3D Printers

Reprap Morgan in its Natural Habitat

There’s this popular belief, at least where I’m from, that competition and economic incentive drive diversity in the marketplace. What the open source and RepRap movements have continuously shown is that that just isn’t the case. If anything, it seems to me that diversity occurs more quickly and with fewer constraints in the open source community. RepRaps are proliferating in an eclectic assortment that could only be compared with the birds-of-paradise of Papua New Guinea and the RepRap Morgan is a case in point.

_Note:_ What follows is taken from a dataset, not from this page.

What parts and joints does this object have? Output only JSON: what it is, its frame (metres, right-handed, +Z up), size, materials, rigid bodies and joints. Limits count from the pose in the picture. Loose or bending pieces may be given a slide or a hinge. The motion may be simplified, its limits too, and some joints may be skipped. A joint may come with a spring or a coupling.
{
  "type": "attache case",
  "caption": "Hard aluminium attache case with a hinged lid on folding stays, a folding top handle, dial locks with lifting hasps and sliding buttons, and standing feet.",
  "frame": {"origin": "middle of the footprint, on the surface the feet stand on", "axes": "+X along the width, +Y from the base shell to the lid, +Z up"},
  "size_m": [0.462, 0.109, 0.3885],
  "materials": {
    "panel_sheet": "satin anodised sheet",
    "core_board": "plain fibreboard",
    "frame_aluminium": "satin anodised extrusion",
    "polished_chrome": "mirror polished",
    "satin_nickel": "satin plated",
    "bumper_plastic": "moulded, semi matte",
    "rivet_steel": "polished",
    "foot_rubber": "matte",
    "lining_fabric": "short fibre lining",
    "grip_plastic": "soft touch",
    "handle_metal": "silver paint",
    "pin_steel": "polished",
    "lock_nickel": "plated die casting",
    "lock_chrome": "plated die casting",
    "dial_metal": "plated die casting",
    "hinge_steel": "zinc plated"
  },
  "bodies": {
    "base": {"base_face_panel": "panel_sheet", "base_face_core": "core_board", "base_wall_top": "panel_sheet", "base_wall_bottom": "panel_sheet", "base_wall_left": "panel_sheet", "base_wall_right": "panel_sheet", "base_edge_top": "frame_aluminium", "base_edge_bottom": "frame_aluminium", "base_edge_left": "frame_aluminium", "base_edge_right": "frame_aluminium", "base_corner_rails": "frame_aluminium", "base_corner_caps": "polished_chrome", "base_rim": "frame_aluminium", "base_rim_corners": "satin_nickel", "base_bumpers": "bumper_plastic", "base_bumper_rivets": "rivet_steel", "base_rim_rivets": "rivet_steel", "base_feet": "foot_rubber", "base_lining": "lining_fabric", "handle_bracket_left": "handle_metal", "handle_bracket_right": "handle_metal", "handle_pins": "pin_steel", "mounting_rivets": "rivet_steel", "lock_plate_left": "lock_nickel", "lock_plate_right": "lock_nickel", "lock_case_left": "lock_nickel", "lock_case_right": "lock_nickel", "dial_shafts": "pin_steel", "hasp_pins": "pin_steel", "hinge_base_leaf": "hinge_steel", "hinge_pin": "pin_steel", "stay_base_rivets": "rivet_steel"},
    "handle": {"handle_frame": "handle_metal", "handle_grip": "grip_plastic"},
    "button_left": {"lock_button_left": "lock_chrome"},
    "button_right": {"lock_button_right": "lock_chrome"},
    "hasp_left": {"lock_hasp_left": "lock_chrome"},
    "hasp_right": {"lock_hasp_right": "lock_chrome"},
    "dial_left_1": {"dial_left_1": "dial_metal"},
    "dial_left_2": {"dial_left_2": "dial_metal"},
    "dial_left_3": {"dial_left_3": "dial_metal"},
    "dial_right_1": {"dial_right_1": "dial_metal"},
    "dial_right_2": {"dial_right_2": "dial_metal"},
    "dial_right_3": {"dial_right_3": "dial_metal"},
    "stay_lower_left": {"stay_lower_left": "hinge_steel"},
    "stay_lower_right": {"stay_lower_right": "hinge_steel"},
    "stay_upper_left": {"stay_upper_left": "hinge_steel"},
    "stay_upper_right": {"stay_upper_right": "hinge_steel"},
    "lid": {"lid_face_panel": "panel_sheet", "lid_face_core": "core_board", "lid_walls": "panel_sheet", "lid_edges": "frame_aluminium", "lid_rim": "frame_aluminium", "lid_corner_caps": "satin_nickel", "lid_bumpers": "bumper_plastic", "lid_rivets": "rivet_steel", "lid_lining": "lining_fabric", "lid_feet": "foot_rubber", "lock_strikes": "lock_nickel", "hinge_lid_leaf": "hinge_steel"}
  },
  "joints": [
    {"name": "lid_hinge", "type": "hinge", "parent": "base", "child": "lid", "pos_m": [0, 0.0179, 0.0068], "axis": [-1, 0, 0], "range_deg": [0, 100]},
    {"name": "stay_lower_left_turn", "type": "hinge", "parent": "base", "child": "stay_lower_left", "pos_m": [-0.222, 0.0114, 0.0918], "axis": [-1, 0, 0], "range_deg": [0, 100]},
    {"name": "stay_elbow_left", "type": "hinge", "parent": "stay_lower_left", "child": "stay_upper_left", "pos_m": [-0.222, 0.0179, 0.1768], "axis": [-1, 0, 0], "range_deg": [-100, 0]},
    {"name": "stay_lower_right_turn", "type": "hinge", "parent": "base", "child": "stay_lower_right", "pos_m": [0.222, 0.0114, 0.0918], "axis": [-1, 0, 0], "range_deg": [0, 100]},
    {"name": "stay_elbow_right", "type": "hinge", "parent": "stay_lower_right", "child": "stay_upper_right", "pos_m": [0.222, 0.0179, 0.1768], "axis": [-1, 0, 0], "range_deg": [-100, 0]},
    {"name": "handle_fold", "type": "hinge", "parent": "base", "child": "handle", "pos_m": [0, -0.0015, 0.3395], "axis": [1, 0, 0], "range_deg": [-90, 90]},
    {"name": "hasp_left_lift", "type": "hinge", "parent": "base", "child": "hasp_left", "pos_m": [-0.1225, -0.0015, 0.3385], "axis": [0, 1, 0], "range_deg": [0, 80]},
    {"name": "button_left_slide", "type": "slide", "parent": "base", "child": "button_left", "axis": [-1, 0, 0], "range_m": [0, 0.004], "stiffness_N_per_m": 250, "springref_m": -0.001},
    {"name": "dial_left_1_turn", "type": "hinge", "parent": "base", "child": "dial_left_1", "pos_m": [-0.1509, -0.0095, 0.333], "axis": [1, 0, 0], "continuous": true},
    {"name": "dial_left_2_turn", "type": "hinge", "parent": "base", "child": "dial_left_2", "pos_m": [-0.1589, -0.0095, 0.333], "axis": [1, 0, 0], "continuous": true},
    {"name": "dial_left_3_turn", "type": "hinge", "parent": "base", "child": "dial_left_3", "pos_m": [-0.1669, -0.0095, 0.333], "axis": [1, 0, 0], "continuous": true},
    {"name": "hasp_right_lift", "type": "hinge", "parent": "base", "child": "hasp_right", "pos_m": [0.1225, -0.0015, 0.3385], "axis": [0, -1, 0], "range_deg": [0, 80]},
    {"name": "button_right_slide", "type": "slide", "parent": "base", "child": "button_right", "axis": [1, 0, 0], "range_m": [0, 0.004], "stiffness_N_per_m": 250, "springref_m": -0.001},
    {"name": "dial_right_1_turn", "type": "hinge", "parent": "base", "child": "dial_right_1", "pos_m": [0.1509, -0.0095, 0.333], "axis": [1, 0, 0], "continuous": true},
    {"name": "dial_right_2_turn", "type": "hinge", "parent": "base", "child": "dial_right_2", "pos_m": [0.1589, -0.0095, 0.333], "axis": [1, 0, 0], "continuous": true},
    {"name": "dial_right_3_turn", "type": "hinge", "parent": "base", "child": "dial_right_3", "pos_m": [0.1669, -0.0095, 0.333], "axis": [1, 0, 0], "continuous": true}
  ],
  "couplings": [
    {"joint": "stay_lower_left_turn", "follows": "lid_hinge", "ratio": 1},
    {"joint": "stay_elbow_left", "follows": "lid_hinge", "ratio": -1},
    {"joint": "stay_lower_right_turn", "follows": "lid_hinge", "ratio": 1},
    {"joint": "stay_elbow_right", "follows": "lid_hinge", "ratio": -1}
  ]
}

In its natural habitat of Johannesburg, South Africa, the RepRap Morgan flashes its brilliant beak of blue and red and sings out its warm and quiet chirp as a call for Makers to come out of their dens and to begin building. The Morgan, built by musical engineer and medical technician Quentin Harley, is a wonderful creature that has the unique ability to print many of the parts necessary to construct a nearly identical offspring. As a means of adaptation, the Morgan is manufactured from cheap hardware that can be found in most local hardware stores. It subsists mostly on vitamins (stepper motors and a microprocessor) and a healthy diet of PLA and ABS plastics.  One can trace its heritage back to the delta-style printer, the Rostock – whose elongated neck allows for great speed and precision during production – and the sturdy Prusa. However, its CNC base, printed frame, and jointed extruder design, as well as its moving printbed, distinguish the Morgan from its metal, rectangular ancestors.

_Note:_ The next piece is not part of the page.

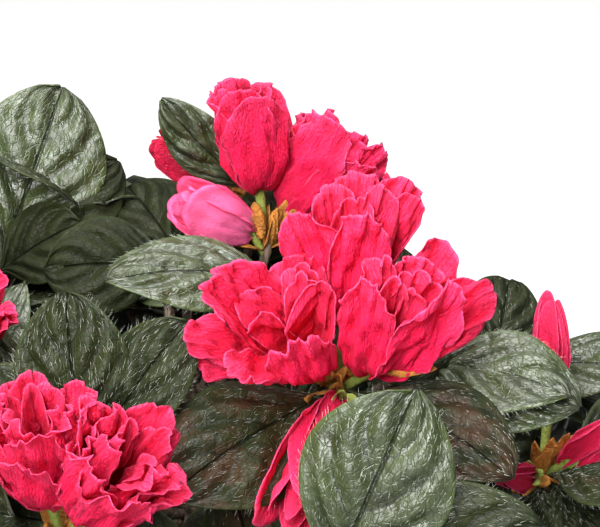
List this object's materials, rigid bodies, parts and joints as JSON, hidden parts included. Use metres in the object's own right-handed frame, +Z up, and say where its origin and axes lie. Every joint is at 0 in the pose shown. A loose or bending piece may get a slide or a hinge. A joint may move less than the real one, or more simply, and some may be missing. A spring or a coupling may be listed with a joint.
{
  "type": "potted azalea shrub",
  "caption": "Azalea shrub in full flower, a low rounded crown of leaves and double blooms on a short trunk in a plain clay pot.",
  "frame": {"origin": "middle of the pot's flat underside, on the ground that the pot stands on", "axes": "+Z up along the pot's axis; -Y is the side of the crown that the picture looks at; +X to the right in the picture"},
  "size_m": [0.2663, 0.2692, 0.3385],
  "materials": {
    "clay": "unglazed, dusty matte",
    "peat": "coarse matte",
    "bark": "rough matte bark",
    "foliage": "leathery leaves with a soft grey-green sheen, and pink-red petals"
  },
  "bodies": {
    "root": {"clay_pot": "clay", "potting_soil": "peat", "trunk": "bark", "bough_front": "bark", "bough_right": "bark", "bough_back_right": "bark", "bough_back_left": "bark", "bough_left": "bark", "bough_low_front": "bark", "bough_low_right": "bark", "bough_low_back": "bark", "bough_low_left": "bark", "foliage_crown_top": "foliage", "foliage_front": "foliage", "foliage_right": "foliage", "foliage_back_right": "foliage", "foliage_back_left": "foliage", "foliage_left": "foliage", "foliage_low_front": "foliage", "foliage_low_right": "foliage", "foliage_low_back": "foliage", "foliage_low_left": "foliage"}
  },
  "joints": []
}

Named after the biologist Thomas Hunt Morgan, famous for studying the genetics of the fruit fly drosophila melanogaster, the Morgan was birthed from a need in its environment for a 3D printer that could survive the harsh South African marketplace, typically only capable of importing RepRaps from abroad or producing printers too costly to thrive. Harley, by listing on his website local South African stores from which to buy the necessary parts, hopes to nurture his creation so that it may populate the landscape. And, by giving away the assembly guide and .stl parts for free, he hopes that RepRap Morgan will be able to make it in environments around the globe.

Morgan RepRap Centurion 3D Printed

With such an odd appearance, one might ask, “But can the thing reproduce?” After a few years of watching it bloom from a naive infant, to an awkward teen, and, finally, to a fully mature adult, we’ve seen that, yes, the RepRap Morgan can bear fruit. By means of a combined effort between human and machine, Morgan has produced its first child, which Harley is able to monitor (and operate, while at work) from a safe distance, using the BotQueue software created by Zack Smith.